# Supplied entries start

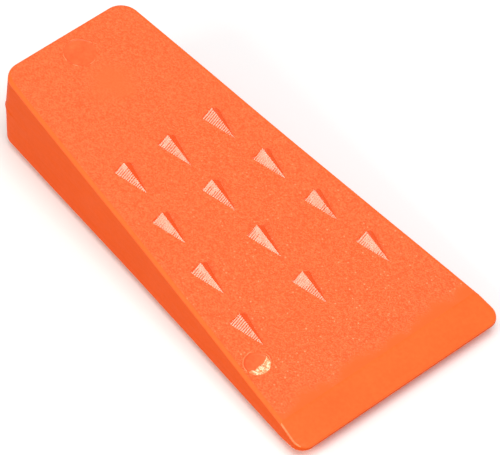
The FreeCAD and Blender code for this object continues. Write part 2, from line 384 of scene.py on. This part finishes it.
# A column is its side, its barbs' height and their tops' setback.
UPPER_COLUMNS = ((-1, 2.75 * MM, 0.85 * MM), (0, 2.75 * MM, 0.5 * MM), (1, 2.7 * MM, 0.8 * MM))
LOWER_COLUMNS = tuple((side, BARB_HEIGHT, BARB_SETBACK) for side in (-1, 0, 1))
UPPER_PLAY, LOWER_PLAY = 0.035, 0.0              # how much the heights vary
DEPTH_PLAY = (0.8, 1.3)                          # and the grooves' depths
SEED = 12
chance = random.Random(SEED)
on_face = (Matrix.Translation((0, 0, HEAD_THICKNESS / 2))
           @ Matrix.Rotation(FACE_SLOPE, 4, "Y"))
turned_over = Matrix.Diagonal((1, 1, -1, 1))


def add_mesh(target, bm):
    """Add one bmesh's faces to another."""
    carrier = bpy.data.meshes.new("carrier")
    bm.to_mesh(carrier)
    target.from_mesh(carrier)
    bpy.data.meshes.remove(carrier)


def dish_at(x, y):
    """How far the upper face has sunk at this place."""
    level = half_thickness(x)
    return level - shrunk(Vector((x, y, level))).z


def barbs_on(face_matrix, columns, play):
    """The twelve barbs of one face."""
    group = bmesh.new()
    for row in range(ROWS):
        outer = between(FIRST_OUTER, LAST_OUTER, row / (ROWS - 1))
        for side, height, setback in columns:
            barb = barb_mesh(height * (1 + play * chance.uniform(-1, 1)), setback,
                             chance.random(), GROOVE_DEPTH * chance.uniform(*DEPTH_PLAY))
            start = FIRST_ROW + row * ROW_PITCH
            sunk = dish_at(start + BARB_LENGTH / 2, side * outer) + BEDDED
            place = Matrix.Translation((start, side * outer, -sunk))
            bmesh.ops.transform(barb, matrix=face_matrix @ place, verts=barb.verts)
            bmesh.ops.recalc_face_normals(barb, faces=barb.faces)
            add_mesh(group, barb)
            barb.free()
    return group


barbs = barbs_on(on_face, UPPER_COLUMNS, UPPER_PLAY)
lower_barbs = barbs_on(turned_over @ on_face, LOWER_COLUMNS, LOWER_PLAY)
add_mesh(barbs, lower_barbs)
print("barbs:", len(barbs.faces), "faces")

# %% [markdown]
# ## The ejector marks
#
# Two pins pushed the finished wedge out of the mould, and each left a round mark on the upper
# face. The one near the head is hardly more than a shine. The one near the tip is a shallow pit
# whose tipward side tore as the pin let go. A disc of rings is spun from a line of points, sunk to
# the mark's floor, and closed over the top, which makes a stamp to cut with.

# %% A stamp, spun from a line of points
HEAD_MARK, HEAD_MARK_RADIUS = Vector((7.9 * MM, 0, 0)), 4.5 * MM
TIP_MARK, TIP_MARK_RADIUS = Vector((113.3 * MM, -27.1 * MM, 0)), 3.5 * MM
SPIN_STEPS = 96
RINGS, EDGE_RINGS = 24, (0.985, 1.0, 1.012)      # as shares of the stamp's radius
LIFTED = 1.006                                   # rings past this share rise to the stamp's top
STAMP_TOP = 0.6 * MM


def stamp(radius, floor, finish):
    """A closed cutter with a shaped floor. floor(share, angle) gives a height below the face."""
    bm = bmesh.new()
    shares = [ring / RINGS for ring in range(RINGS)] + list(EDGE_RINGS)
    line = [bm.verts.new((radius * share, 0, 0)) for share in shares]
    for a, b in zip(line, line[1:]):
        bm.edges.new((a, b))
    bmesh.ops.spin(bm, geom=bm.verts[:] + bm.edges[:], cent=(0, 0, 0), axis=(0, 0, 1),
                   angle=math.tau, steps=SPIN_STEPS, use_merge=True)
    bmesh.ops.remove_doubles(bm, verts=bm.verts, dist=WELD)
    for vert in bm.verts:
        share = vert.co.xy.length / radius
        angle = math.atan2(vert.co.y, vert.co.x)
        vert.co.z = STAMP_TOP if share > LIFTED else -floor(min(share, 1), angle)
    for face in bm.faces:
        centre = face.calc_center_median()
        face.material_index = finish(centre.xy.length / radius, math.atan2(centre.y, centre.x))
    bmesh.ops.holes_fill(bm, edges=[edge for edge in bm.edges if edge.is_boundary])
    bmesh.ops.recalc_face_normals(bm, faces=bm.faces)
    return bm


print("stamp is a function")

# %% [markdown]
# Each floor says how deep the mark is at a share of its radius and at an angle round it. The head
# mark's is plain. On the tip mark, the tear is a crescent that is widest towards the tip, and its
# shreds stand much higher than the smooth floor beside it.

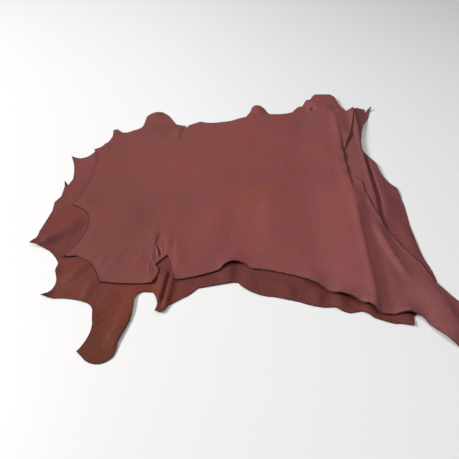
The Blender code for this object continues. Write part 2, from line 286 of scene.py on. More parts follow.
LOWER_LIFTS = (
    Lift(-444, 480, 10, 26),
    Lift(-379, 352, 7, 26),
    Lift(-424, 683, 9, 16),
    Lift(-439, 786, 4, 30),
    Lift(-368, 412, 4, 18),
    Lift(-266, 300, 3, 26),
    Lift(-140, 316, 6, 20),
    Lift(353, 288, 4, 26),
    Lift(450, 1021, 8, 26),
    Lift(427, 650, 4, 34),
    Lift(304, 1082, 0.6, 60),  # the doubled-over fold springs a little
)

UPPER_FOLDS = (
    Fold(299, 600, 311, 900, 2, 9, 125, 12, 0.33),  # the long ridge down the right, middle part
    Fold(285, 285, 303, 699, 0, 14, 110, 38, 0.24),  # near part, with a broader right side
    Fold(320, 320, 332, 580, 0, 5, 30, 50, 0.30),  # whose slope runs on to the edge
    Fold(306, 800, 320, 1044, 0, 14, 110, 46, 0.40),  # and far part, with the flap beside it
    Fold(380, 372, 334, 556, -8, 5, 14, 32, 0.30),  # the small ridge on that side
    Fold(440, 236, 392, 410, 8, 9, 64, 22, 0.30),  # down the right leg
    Fold(246, 1034, 324, 1000, -7, 7, 20, 62, 0.30),  # the rim before the doubled-over fold
    Fold(-166, 430, -170, 548, 0, 2, 22, 6, 0.40),  # either side of the crease above the notch
    Fold(-134, 440, -142, 530, 0, 2, 10, 18, 0.40),
    Fold(-112, 392, -118, 506, 0, 2, 10, 30, 0.40),
    Fold(-337, 800, -355, 846, 0, 3, 16, 6, 0.40),
    Fold(-152, 840, -142, 930, 0, 3, 24, 7, 0.40),  # beside the crease of the far nick
    Fold(-280, 470, -205, 640, 0, 3, 60, 60, 0.45),  # broad waves
    Fold(-40, 430, -20, 620, 0, 3, 60, 45, 0.45),
    Fold(88, 400, 112, 680, 0, 4, 50, 90, 0.45),
)

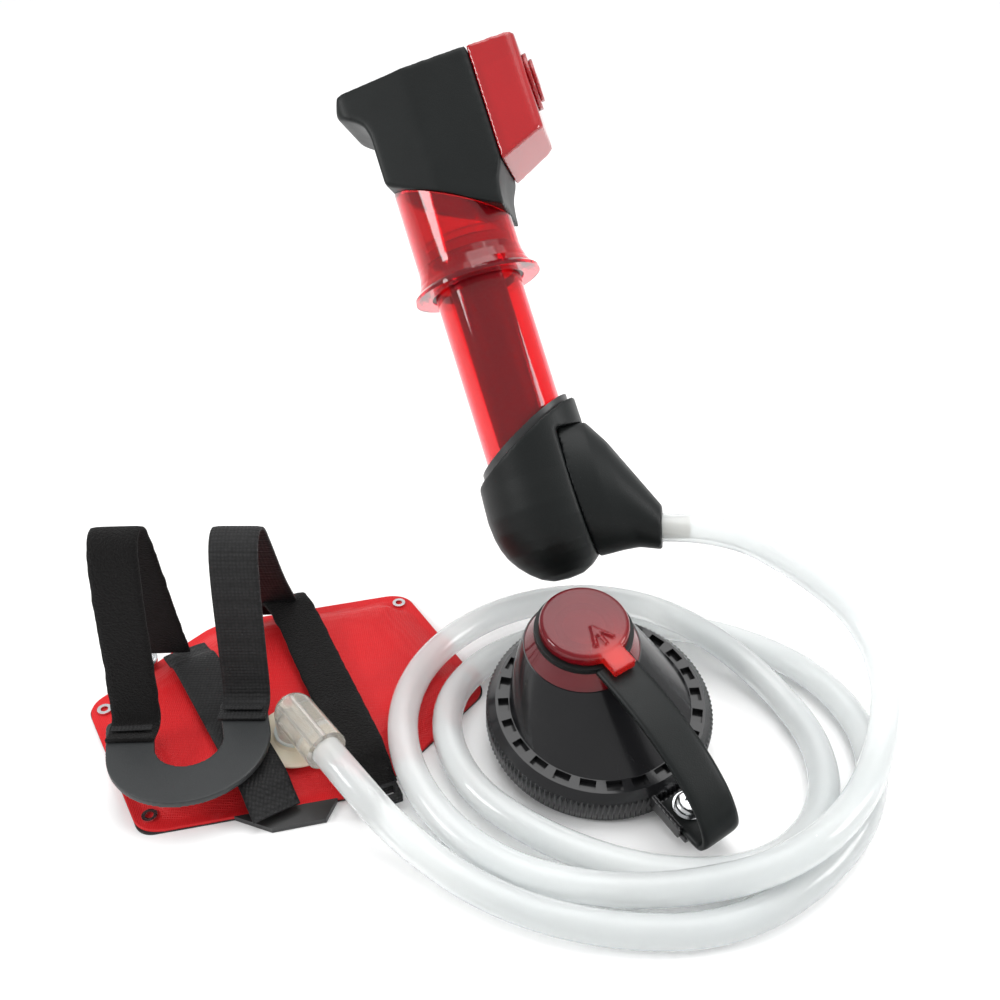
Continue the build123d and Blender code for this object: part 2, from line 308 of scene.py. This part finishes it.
# ------------------------------------------------------------------ hard black parts
# Injection-moulded black plastic: the collar band, valve seat, guide ring, the pad's moulded tab,
# and the cartridge's body and ends. The lid plug's black is painted shade under the lid's disc.
hard_look = Look("hard black plastic", Roughness=0.35)
hard_look.tint(hard_look.noise(40), (0.012, 0.012, 0.013, 1), (0.03, 0.03, 0.03, 1))
hard_look.set("Roughness", 0.3 + 0.15 * hard_look.noise(200))
dress(["collar_band", "lid_plug", "valve_seat", "guide_ring", "cartridge_shell", "cartridge_foot",
       "cartridge_head", "strap_tab"], hard_look)

# ------------------------------------------------------------------ clear red parts
# Tinted clear plastic, moulded: the sleeve, the head's core and the inner tube. The end cap, its
# boss and its plug are thicker and let less light through.
red_look = Look("clear red plastic", Roughness=0.08, IOR=1.12, Transmission_Weight=0.93, Coat_Weight=0.8)
red_look.tint(red_look.noise(16, 3), (0.80, 0.020, 0.040, 1), (0.92, 0.035, 0.065, 1))
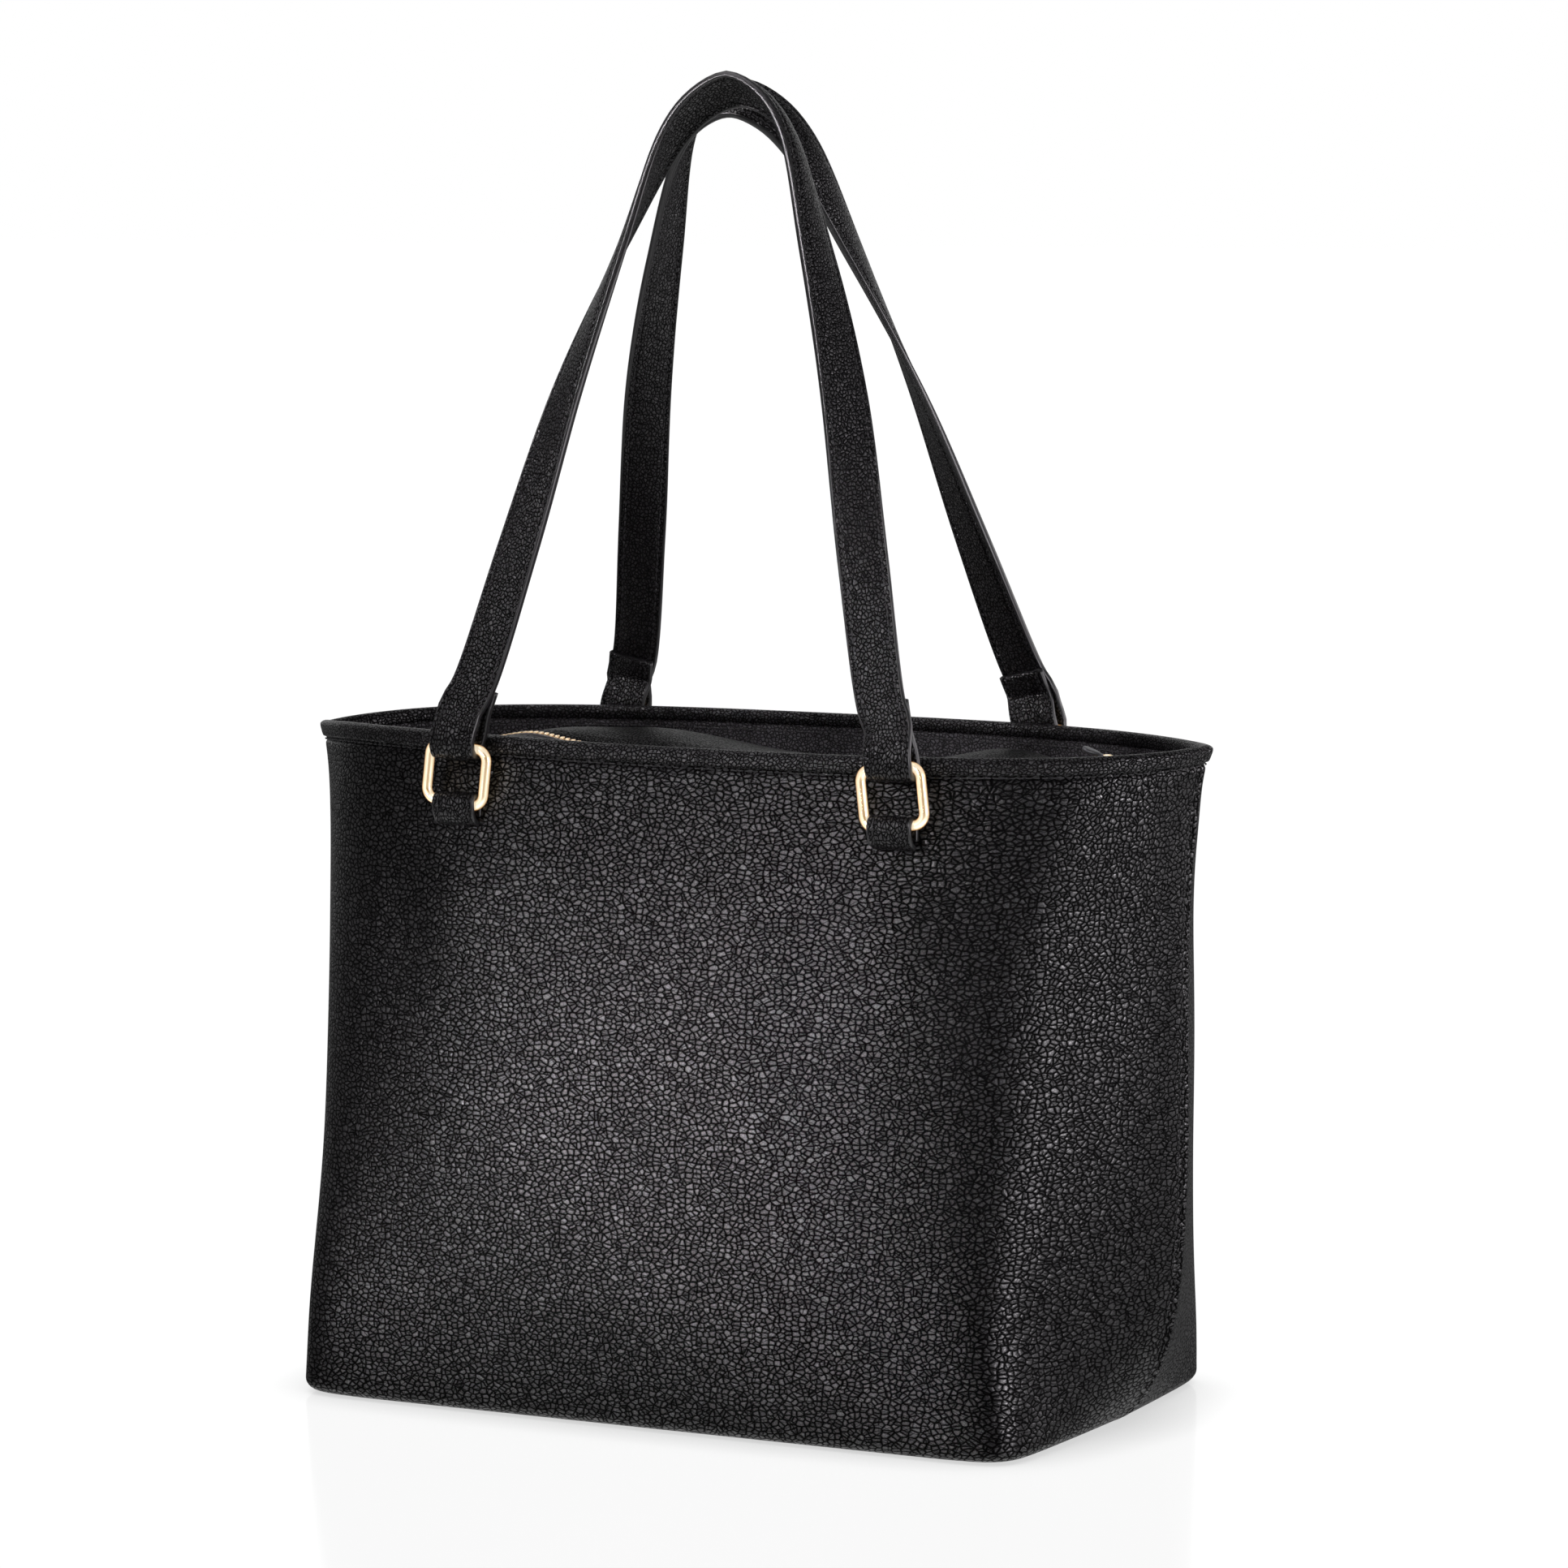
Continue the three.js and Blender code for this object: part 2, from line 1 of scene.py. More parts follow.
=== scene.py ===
"""Looks of the diaper bag: black pebbled leather and pale gold hardware in a white studio.

Shapes are worked out in millimetres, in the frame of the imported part, and each mesh is turned into metres as
it is made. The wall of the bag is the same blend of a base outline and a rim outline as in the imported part.
"""

import json
import math

import bpy
import numpy as np
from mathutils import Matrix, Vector


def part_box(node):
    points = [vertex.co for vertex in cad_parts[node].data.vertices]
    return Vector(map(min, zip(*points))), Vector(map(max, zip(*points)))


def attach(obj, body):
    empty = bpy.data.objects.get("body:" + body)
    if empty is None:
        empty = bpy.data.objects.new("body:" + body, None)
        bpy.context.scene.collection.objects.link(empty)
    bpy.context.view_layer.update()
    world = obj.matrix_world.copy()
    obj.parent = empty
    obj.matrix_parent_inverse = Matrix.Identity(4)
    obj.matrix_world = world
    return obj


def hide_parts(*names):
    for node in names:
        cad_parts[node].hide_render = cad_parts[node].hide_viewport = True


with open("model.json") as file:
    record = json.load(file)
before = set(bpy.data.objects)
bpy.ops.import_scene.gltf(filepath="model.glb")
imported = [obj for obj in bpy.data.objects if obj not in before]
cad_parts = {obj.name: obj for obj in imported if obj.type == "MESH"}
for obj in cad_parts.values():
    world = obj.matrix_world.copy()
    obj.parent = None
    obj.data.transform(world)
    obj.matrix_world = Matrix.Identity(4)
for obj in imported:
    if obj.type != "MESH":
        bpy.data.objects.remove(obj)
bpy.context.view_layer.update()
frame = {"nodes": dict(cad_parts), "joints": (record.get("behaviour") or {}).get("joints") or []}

MM = 0.001
FRONT, BACK = -1, 1
LEFT, RIGHT = -1, 1
FACES = {"front": FRONT, "back": BACK}
HANDS = {"left": LEFT, "right": RIGHT}
dice = np.random.default_rng(7)


# ---- sizes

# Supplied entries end

Reproduce, please, the lines of the material from its first line down to the line containing "bpy.data.meshes.remove(carrier)", keeping both ends and nothing beyond them.

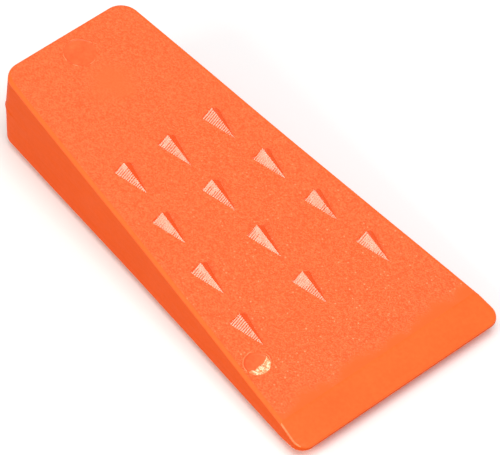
The FreeCAD and Blender code for this object continues. Write part 2, from line 384 of scene.py on. This part finishes it.
# A column is its side, its barbs' height and their tops' setback.
UPPER_COLUMNS = ((-1, 2.75 * MM, 0.85 * MM), (0, 2.75 * MM, 0.5 * MM), (1, 2.7 * MM, 0.8 * MM))
LOWER_COLUMNS = tuple((side, BARB_HEIGHT, BARB_SETBACK) for side in (-1, 0, 1))
UPPER_PLAY, LOWER_PLAY = 0.035, 0.0              # how much the heights vary
DEPTH_PLAY = (0.8, 1.3)                          # and the grooves' depths
SEED = 12
chance = random.Random(SEED)
on_face = (Matrix.Translation((0, 0, HEAD_THICKNESS / 2))
           @ Matrix.Rotation(FACE_SLOPE, 4, "Y"))
turned_over = Matrix.Diagonal((1, 1, -1, 1))


def add_mesh(target, bm):
    """Add one bmesh's faces to another."""
    carrier = bpy.data.meshes.new("carrier")
    bm.to_mesh(carrier)
    target.from_mesh(carrier)
    bpy.data.meshes.remove(carrier)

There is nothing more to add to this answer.